I often hear that New York’s 2019 Housing Stability and Tenant Protection Act destroyed the city’s rent stabilization market by leaving landlords with no choice but to neglect their buildings since they cannot charge enough in rent. It’s important to acknowledge that this issue is cyclical—tenants can enjoy some semblance of financial liberty with regulated rent increases, but landlords say rents cannot cover expenses, and subsequently choose to limit maintenance and repair investments.
This places tenants in a position without agency or choice: rent stabilization allows for tenants to pay predictable long-term rents while the building crumbles around them, or they can try to afford market-rate spaces. However, there is no guarantee that those units will be properly maintained, either.
The “poor landlord” narrative asks us to sympathize with real estate holding companies, private equity firms, and LLCs whose portfolios span continents. There is no accountability mechanism in place to ensure that my rent check is going to the building I live in. The 2019 law didn’t break a functioning, fair system.
Before the 2019 law, landlords’ playbook was straightforward, and our former landlord, Issac Kassirer, was known for it. Landlords would create unique LLCs for each building in their portfolio, ignore demands for repairs, renovate newly vacant units, and deregulate them to rent out at market rate, which effectively ensures the displacement of long-term residents. Meanwhile, these same companies still benefit from billions in public subsidies all while claiming they can’t afford to make repairs.
The landlords are not wrong that rent stabilization constrains profit. That is, quite literally, the point. Housing isn’t a regular discretionary market; it is a necessity market. Basic human needs were never meant to be commodified. Our wall may have collapsed, but so has the pretense that the market, if left alone, will house everyone. We’ve tried that. It’s time to do something different.

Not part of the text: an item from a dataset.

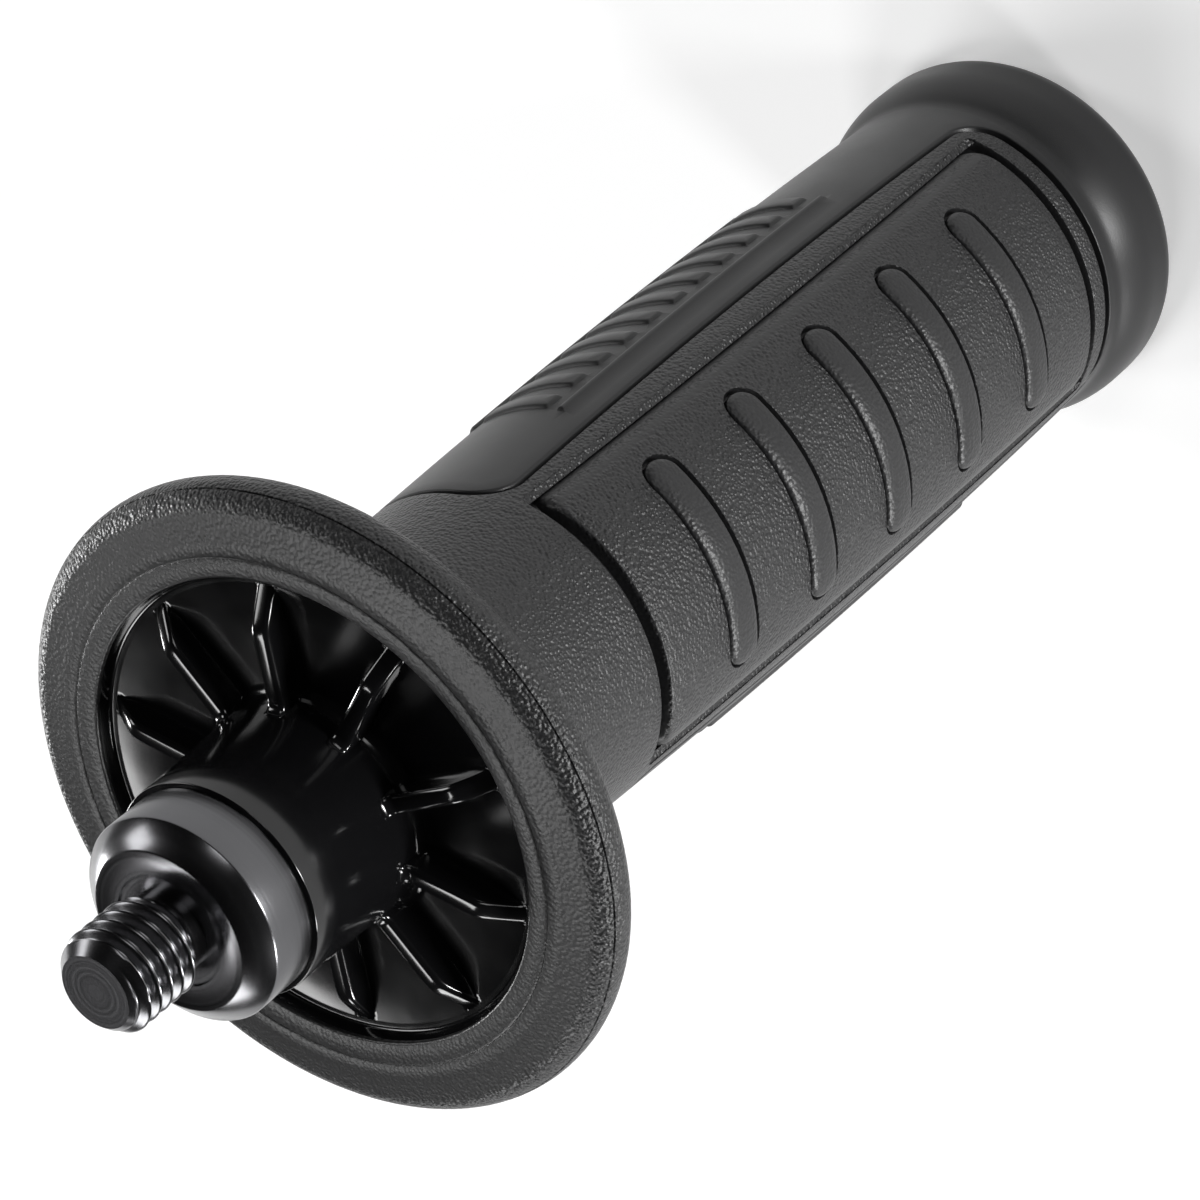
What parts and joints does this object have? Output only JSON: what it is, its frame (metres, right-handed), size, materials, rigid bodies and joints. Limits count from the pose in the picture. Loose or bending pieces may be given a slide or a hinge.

With our buildings in foreclosure and heading to the auction block this summer, we’re now in a unique position to finally stop the cycle of predatory landlords—and the city has a rare opportunity to help us secure community ownership.
My neighbors and I aspire to turn our strip of buildings into permanently affordable apartments with support from a community land trust (CLT). Our TA has been working closely with East Harlem El Barrio Community Land Trust and Community Voices Heard to turn our aspirations into a reality. CLTs are a type of social housing expanding in cities across the United States, like Boston and Minneapolis, as a way to combat the housing crisis and maintain permanently affordable housing in working-class neighborhoods.
Housing must be treated as a community resource, not a commodity that necessitates profit. Our communities are stronger and safer when everyone has access to decent, stable housing. CLTs provide tenants with actual decision-making power in their buildings, creating democracy within housing. Tenant organizing empowers us to advocate for decisions we want to see made by our landlord. CLTs provide us with the decision making power, giving control to those impacted. This is one effort to put power in the hands of residents—and to shift housing from an object of precarity to one of stability.
It is imperative that we create a path forward for tenants to enact meaningful change in their living conditions by organizing and democratizing both their livelihoods and neighborhoods. One way forward is through legislation like the Community Opportunity to Purchase Act (COPA). Under COPA, property owners would be required to provide tenants with advance notice of intent to sell, along with the first opportunity to purchase from qualified nonprofit organizations. This legislation promotes housing stability, preserves affordability, and ensures that our communities have a seat at the table when enacting change that directly impacts their lives.
Cara Polte is a leader with the East 103rd Street Tenant Association and co-founder of the East Harlem Tenant Union.